- Alex Springer
August is typically when I start getting excited for Salt Lake's Festa Italiana (festaitalianaslc.com). But like most of the events I'm used to getting excited about, the event has been cancelled due to COVID-19. As my annual circadian rhythm has me craving Italian food like crazy right now, I thought it would be a good time to check in with the longtime Festa Italiana collaborators at Fratelli Ristorante (8612 S. 1300 East, 801-495-4550, fratelliutah.com). The team recently uprooted from their location of over 12 years inside the Quarry Bend Shopping Center to a brand-new space on the corner of 8600 South and 1300 East, and the new digs are looking pretty good on them.
Along with a crisp, white-tile aesthetic wrapped around a gorgeous wood-burning pizza oven, Fratelli has added an Italian deli and gelateria to its concept. It's a clever way to make use of the additional space, and any place that offers tasty Italian sundries a little further south is most welcome. The deli helps cater to those looking for something quick like a muffaletta ($11) or a meatball sandwich ($10), which come with a side of pasta salad. The muffaletta is a solid representation of this classic Italian sandwich that includes a holy trinity of salami, capicola and prosciutto combined with Havarti and provolone cheese before getting slathered with some homemade olive tapenade. The combo of meat and cheese on this sandwich is fantastic, and the roll is speckled with toasted sesame seeds which add a nice, nutty flavor to the sandwich. I would have liked the olive tapenade to be a bit spicier; I love it when a muffaletta punches me in the mouth like Tony Soprano.
The meatball sandwich comes topped with sautéed onions, red peppers, marinara and mozzarella cheese, and it's a fantastic intro to the meatballs at Fratelli. When combined with Fratelli's marinara sauce, these hulking meatballs evoke vivid old-world flavors. The meatball sandwich is a great way to enjoy them, but it's also possible to get these meaty darlings in several other dishes. I have a great affection for the meatballs and sausage ($10) appetizer—both proteins are great in pasta or on sandwiches, but there's something special about serving them up with naught but a blanket of rich marinara. I think the sausage barely edges out the meatballs—they're excellently seasoned, and have enough heat to add an extra kick to the flavor.
For those looking for a meatless appetizer that maintains the shape and overall lovability of Fratelli's meatballs, the arancini ($11) are great options. For those who have not experienced arancini, these traditional Sicilian snacks—made from a starchy sphere of rice and deep fried until it's golden and crispy just before getting topped with marinara—are Italian all-stars. Fratelli does a fine job of preserving the deep-fried glory of this classic; they're fried to perfection on the outside while remaining soft and flavorful on the inside.
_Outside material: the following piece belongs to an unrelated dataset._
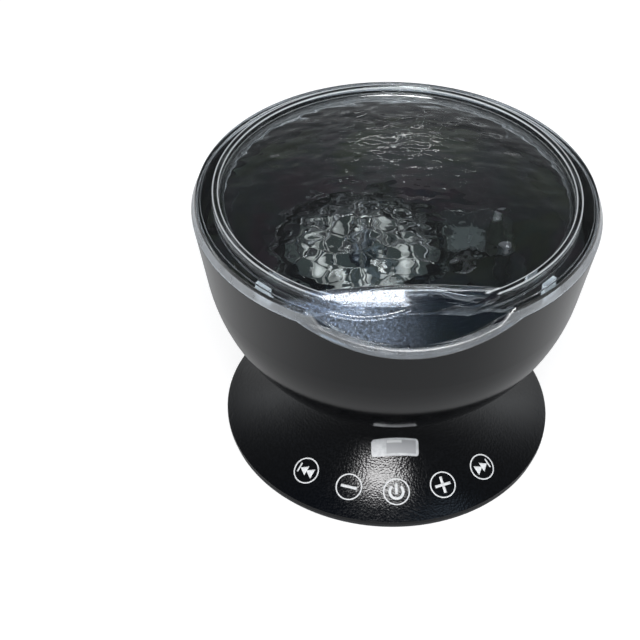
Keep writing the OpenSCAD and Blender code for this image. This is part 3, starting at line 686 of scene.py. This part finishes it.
def plate_outline():
    """The cover's outline seen from above, anticlockwise from its front left corner."""
    left, right, front, back = cover_low.x, cover_high.x, cover_low.y, cover_high.y
    step = (steps_end_x - left) / front_steps
    outline = []
    for i in range(front_steps):
        x = left + (steps_end_x - left) * i / front_steps
        outline += [(x, front + step_high_y), (x + step * step_share, front + step_low_y)]
    for start, middle_y in ((-90, -screw_y), (0, screw_y)):
        for a in range(start, start + 91, 15):
            outline.append((right - cover_corner_r + cover_corner_r * math.cos(math.radians(a)),
                            middle_y + cover_corner_r * math.sin(math.radians(a))))
    return outline + [(left + cover_chamfer, back), (left, back - cover_chamfer)]


def flat_plate(name, outline, holes, low_z, high_z, material):
    """A flat plate with holes, from loops of points seen from above."""
    mesh = bpy.data.meshes.new(name)
    work = bmesh.new()
    for loop in [outline] + holes:
        corners = [work.verts.new((x, y, low_z)) for x, y in loop]
        for a, b in zip(corners, corners[1:] + corners[:1]):
            work.edges.new((a, b))
    bmesh.ops.triangle_fill(work, use_beauty=True, edges=work.edges[:], normal=(0, 0, -1))
    bmesh.ops.dissolve_limit(work, angle_limit=0.01, verts=work.verts[:], edges=work.edges[:])
    upper = bmesh.ops.extrude_face_region(work, geom=work.faces[:])["geom"]
    bmesh.ops.translate(work, vec=(0, 0, high_z - low_z),
                        verts=[v for v in upper if isinstance(v, bmesh.types.BMVert)])
    bmesh.ops.recalc_face_normals(work, faces=work.faces[:])
    work.to_mesh(mesh)
    work.free()
    mesh.materials.append(material)
    plate = bpy.data.objects.new(name, mesh)
    bpy.context.scene.collection.objects.link(plate)
    return plate


def circle(x, y, radius, corners=24):
    """A round loop of points seen from above."""
    return [(x + radius * math.cos(2 * math.pi * i / corners),
             y + radius * math.sin(2 * math.pi * i / corners)) for i in range(corners)]


screw_holes = [circle(screw_x, side * screw_y, screw_hole_r) for side in (-1, 1)]
plate = flat_plate("gear_plate", plate_outline(), screw_holes, cover_low.z, cover_high.z, cover_clear)
edge = plate.modifiers.new("edge", "BEVEL")
edge.width, edge.segments, edge.limit_method = cover_edge_round, 2, "ANGLE"
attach(plate, "head")
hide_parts("gear_cover")
finish_node("gear_cover_screws", screw_steel)


# Clear lid
# One polished clear moulding that snaps on the bowl: band, flat top, raised rib, scoop and hooks.
# The band's outer skin is clouded, and painted grey at the front and white at its sides as painted
# shade and sheen. The rib's edges and the front hooks are frosted pale as painted highlights, and the
# left of the scoop is finely speckled, its specks and haze painted pale blue as a painted reflection.
rim_z, rim_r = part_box("bowl_shell")[1].z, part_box("bowl_shell")[1].x
lid_tint = (0.86, 0.89, 0.91)
painted_reflection_blue = (0.50, 0.66, 0.95)
band_front_painted_shade, band_side_painted_sheen = (0.34, 0.36, 0.38), (0.84, 0.88, 0.92)
band_top_z, notch_low_z = 107.8 * mm, 91.8 * mm
band_lean_above, band_lean_below = 1.6 * mm, 2.6 * mm
tongue_x, tongue_y, tongue_r = -15.9 * mm, -10.5 * mm, 52.4 * mm
edge_round = 0.35 * mm
band_clear, painted_glint_clear, haze_and_painted_blue_clear = 0.65, 0.25, 0.80
polished, band_rough, speck_rough = 0.03, 0.22, 0.32
flatten_right, flatten_left, flash_turn = 0.55, 0.30, -0.14

# Each pair gives a distance where a mask starts and one where it is full.
band_skin_r, band_side_x = (71.7 * mm, 72.1 * mm), (26 * mm, 50 * mm)
band_under_top_z = (106.9 * mm, 106.4 * mm)
rib_outer_r = ((64.3 * mm, 64.8 * mm), (65.6 * mm, 65.2 * mm))
rib_inner_r = ((62.2 * mm, 62.6 * mm), (63.4 * mm, 62.9 * mm))
rib_top_z = (109.9 * mm, 110.3 * mm)
hook_r = ((65.4 * mm, 65.9 * mm), (69.2 * mm, 68.8 * mm))
hook_z, hook_side_x, hook_front_y = (105.2 * mm, 104.9 * mm), (36 * mm, 40 * mm), (10 * mm, -10 * mm)
scoop_y, scoop_outer_r = (-54 * mm, -57 * mm), (72.2 * mm, 71.8 * mm)
scoop_skin_r = (70.2 * mm, 69.5 * mm)
scoop_left_x, specks_x = (10 * mm, -20 * mm), (34 * mm, -10 * mm)
tongue_edge_r = (tongue_r, tongue_r - 0.25 * mm)
tongue_rim_r = (tongue_r - 0.7 * mm, tongue_r - 0.4 * mm)
crest_y, flash_x = (-59.7 * mm, -58.5 * mm), (7 * mm, -3 * mm)


def all_of(tree, mask, *others):
    """Where every one of several masks is 1."""
    for other in others:
        mask = maths(tree, "MULTIPLY", mask, other)
    return mask


def vector_pair(tree, operation, a, b):
    """A vector maths node on two sockets."""
    node = linked(tree, "ShaderNodeVectorMath", operation=operation, Vector=a)
    tree.links.new(b, node.inputs[1])
    return node


lid_clear, tree = fresh_material("lid_clear")
place = own_place(tree)
parts = linked(tree, "ShaderNodeSeparateXYZ", Vector=place)
right_x, back_y, up_z = (parts.outputs[axis] for axis in "XYZ")
side_x = maths(tree, "ABSOLUTE", right_x)
flat_place = linked(tree, "ShaderNodeCombineXYZ", X=right_x, Y=back_y).outputs[0]
out_r = linked(tree, "ShaderNodeVectorMath", operation="LENGTH", Vector=flat_place).outputs["Value"]

# The band leans in above and below the rim, so its skin is found by a radius that allows for that.
above_rim = fade_between(tree, share(tree, up_z, (rim_z, band_top_z)), 0.0, band_lean_above)
below_rim = fade_between(tree, share(tree, up_z, (rim_z, notch_low_z)), 0.0, band_lean_below)
band_r = maths(tree, "ADD", out_r, maths(tree, "ADD", above_rim, below_rim))
clouds = rescaled(tree, mottle(tree, place, 180.0, 4.0), 0.3, 0.7, 0.75, 1.0)
band = all_of(tree, share(tree, band_r, band_skin_r), clouds, share(tree, up_z, band_under_top_z))
# Painted shade and sheen: the band's front is painted grey and its sides white.
band_painted_shade_and_sheen = fade_between(tree, share(tree, side_x, band_side_x), band_front_painted_shade, band_side_painted_sheen)

# Painted highlights: the rib's top edges and the front hooks are frosted pale where glints fall.
rib = maths(tree, "MAXIMUM", share(tree, out_r, *rib_outer_r), share(tree, out_r, *rib_inner_r))
rib = all_of(tree, rib, share(tree, up_z, rib_top_z))
hooks = all_of(tree, share(tree, up_z, hook_z), share(tree, out_r, *hook_r),
               share(tree, side_x, hook_side_x), share(tree, back_y, hook_front_y))
painted_glint_frost = maths(tree, "MAXIMUM", rib, hooks)

scoop = all_of(tree, share(tree, back_y, scoop_y), share(tree, band_r, scoop_outer_r))
scoop_skin = all_of(tree, scoop, share(tree, out_r, scoop_skin_r))
scoop_left = all_of(tree, scoop_skin, share(tree, right_x, scoop_left_x))
# Painted reflection: on the scoop's left its specks and haze are tinted pale blue, for blue light mirrored
# there. The specks' roughness is their own.
specks = share(tree, mottle(tree, place, 1200.0, 3.0), (0.25, 0.80))
specks_and_painted_blue = all_of(tree, scoop_skin, specks, share(tree, right_x, specks_x))
haze_and_painted_blue = all_of(tree, scoop_left, specks)

# A tongue of the scoop, with its rim and the crest behind it, catches the soft box.
tongue_middle = linked(tree, "ShaderNodeCombineXYZ", X=tongue_x, Y=tongue_y).outputs[0]
tongue_away = vector_pair(tree, "DISTANCE", flat_place, tongue_middle).outputs["Value"]
crest = maths(tree, "MAXIMUM", share(tree, tongue_away, tongue_rim_r), share(tree, back_y, crest_y))
flash = all_of(tree, share(tree, tongue_away, tongue_edge_r), crest, share(tree, right_x, flash_x))

# The scoop is shaded as if its faces lay flatter, so that they mirror the dark room and not the soft
# box. The flash keeps its slope, and is turned a little to the left.
rounded = linked(tree, "ShaderNodeBevel", Radius=edge_round, samples=4).outputs[0]
side = maths(tree, "SIGN", linked(tree, "ShaderNodeSeparateXYZ", Vector=rounded).outputs["Z"])
flatter = all_of(tree, fade_between(tree, scoop_left, flatten_right, flatten_left), scoop,
                 fade_between(tree, flash, 1.0, 0.0))
leftward = fade_between(tree, flash, 0.0, flash_turn)
lean = linked(tree, "ShaderNodeCombineXYZ", X=leftward, Z=flatter).outputs[0]
lean = linked(tree, "ShaderNodeVectorMath", operation="SCALE", Vector=lean, Scale=side).outputs[0]
leaning = vector_pair(tree, "ADD", rounded, lean).outputs[0]
facing = linked(tree, "ShaderNodeVectorMath", operation="NORMALIZE", Vector=leaning).outputs[0]

clearness = all_of(tree, fade_between(tree, band, 1.0, band_clear),
                   fade_between(tree, painted_glint_frost, 1.0, painted_glint_clear), fade_between(tree, haze_and_painted_blue, 1.0, haze_and_painted_blue_clear))
gloss = maths(tree, "MAXIMUM", fade_between(tree, band, polished, band_rough),
              fade_between(tree, specks_and_painted_blue, 0.0, speck_rough))
tint = fade_between(tree, specks_and_painted_blue, fade_between(tree, band, lid_tint, band_painted_shade_and_sheen), painted_reflection_blue)
clear_finish(tree, lid_tint, Base_Color=tint, Roughness=gloss, Transmission_Weight=clearness, Normal=facing)
finish_node("lid_ring", lid_clear)


# Wave lens
# A shallow clear dome that lies inside the rib, moulded with ripples like water on both faces. It is
# cut back where the lid's scoop dips under it.
lens_clear = clear_plastic("lens_clear", (0.93, 0.96, 0.97))
lens_low, lens_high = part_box("wave_lens")
lens_r = lens_high.x
lens_wall = 2.2 * mm
lens_edge_z = lens_low.z + lens_wall
lens_rise = lens_high.z - lens_edge_z
lens_ball_r = (lens_r ** 2 + lens_rise ** 2) / (2 * lens_rise)
notch_deep, notch_curve_r, notch_slope = 10.7 * mm, 300 * mm, math.radians(38)
band_rise, lid_t, lens_gap = 4.3 * mm, 1.8 * mm, 0.1 * mm
scoop_lift = band_rise - lid_t - lens_gap
ripple_long, ripple_short, ripple_deep = 8.0 * mm, 5.0 * mm, 0.40 * mm
finer, long_share, short_share, inside_share = 2.1, 0.42, 0.2, 0.8
face_start, inside_start, finer_start = 1.0, 9.0, 7.3
lens_edge_calm = 1.5 * mm
lens_rings, lens_turns = 96, 360


def lens_height(x, y, sunk=0.0):
    """Height of the lens's smooth face, or of its inside at a depth below the face."""
    ball = lens_ball_r - sunk
    return lens_edge_z + lens_rise - lens_ball_r + math.sqrt(ball * ball - x * x - y * y)


def scoop_height(x, y):
    """Height of the scoop's face, which curves across and rises inward."""
    bend = notch_curve_r - math.sqrt(notch_curve_r ** 2 - x * x)
    climb = bend + (y + rim_r) * math.sin(notch_slope)
    return rim_z - notch_deep + scoop_lift + climb / math.cos(notch_slope)


def reach(a, sunk):
    """How far out the lens goes at an angle: to its edge, or to where the scoop cuts it."""
    low, high = 0.0, lens_r
    x, y = math.cos(a), math.sin(a)
    if lens_height(high * x, high * y, sunk) < scoop_height(high * x, high * y):
        return high
    for _ in range(30):
        r = (low + high) / 2
        if lens_height(r * x, r * y, sunk) < scoop_height(r * x, r * y):
            low = r
        else:
            high = r
    return low


def ripple(x, y, start):
    """Depth of the ripples at a place, from about 0 to 1."""
    across, along = x / ripple_long, y / ripple_short
    long_wave = noise.noise(Vector((across, along, start)))
    short_wave = noise.noise(Vector((across * finer, along * finer, start + finer_start)))
    return 0.5 + long_share * long_wave + short_share * short_wave


edges = {sunk: [reach(2 * math.pi * i / lens_turns, sunk) for i in range(lens_turns)]
         for sunk in (0.0, lens_wall)}


def lens_point(k, a):
    """From the middle of the rippled face to its edge, and back along the rippled inside."""
    i = round(a / (2 * math.pi) * lens_turns) % lens_turns
    outside = k < lens_rings
    sunk = 0.0 if outside else lens_wall
    out = k / (lens_rings - 1) if outside else (2 * lens_rings - 1 - k) / (lens_rings - 1)
    r = max(out, 0.0005) * edges[sunk][i]
    x, y = r * math.cos(a), r * math.sin(a)
    calm = min(1.0, (edges[sunk][i] - r) / lens_edge_calm)
    depth = ripple(x, y, face_start if outside else inside_start) * ripple_deep * calm
    return Vector((x, y, lens_height(x, y, sunk) + (-depth if outside else depth * inside_share)))


points, faces = lathe_grid(2 * lens_rings, lens_turns, lens_point)
faces.append(tuple(range(lens_turns)))
faces.append(tuple((2 * lens_rings - 1) * lens_turns + i for i in range(lens_turns))[::-1])
lens = new_piece("rippled_lens", points, faces, lens_clear)
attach(lens, "head")
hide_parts("wave_lens")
There are three main options that face you when deciding upon the main event of a dining experience at Fratelli. Do you make use of that lovely pizza oven and order up a personal pie? Do you select from their menu of traditional pasta dishes? Or do you go all out and order up a classic Italian entrée for a few bucks more? As one who has ventured all three paths, allow me to offer some advice.
If it's pizza you're craving, the Fratelli ($12 , pictured) is the way to go. It sports the quintessentially European coiffure of pear and prosciutto topped with a fistful of arugula, making it a solid representation of Italian flavors. The crust is marvelous—it's springy, chewy and adds just the right amount of neutral flavor to balance out the rest of the party. As the crust is a foundational part of any pizza, it's hard to go wrong with a pie at Fratelli. If you're craving something that's more savory-on-savory, the spicy meatball ($13) and the Calabrese ($13) are full of meat and cheese goodness.
I'm a tad biased when it comes to pasta—if gnocchi is on the menu, that's usually what I'm getting. Lucky for me, Fratelli's gnocchi gorgonzola ($15) is a top-notch representation of what I love about these tater-based dumplings. As wonderful as gorgonzola cheese is, it's a flavor that can overwhelm a dish without a bit of consideration. I liked how the gorgonzola plays backup to the foreground flavors of sautéed spinach, walnuts and the gnocchi themselves. It's a light, creamy vehicle for those gnocchi that I regard so highly. You're safe with any of the dinner entrees at Fratelli, though I like the lemony, buttery notes of their chicken piccata ($17), and their eggplant parmigiana ($18) absolutely nails what this dish is supposed to be.
Though it's a shame that we'll have to wait one more year for another Festa Italiana, it does make me grateful to see that tasty, traditional Italian food isn't too far away. I'll just spend this year hosting my own Italian Festival made up of Italian takeout and Martin Scorsese movies.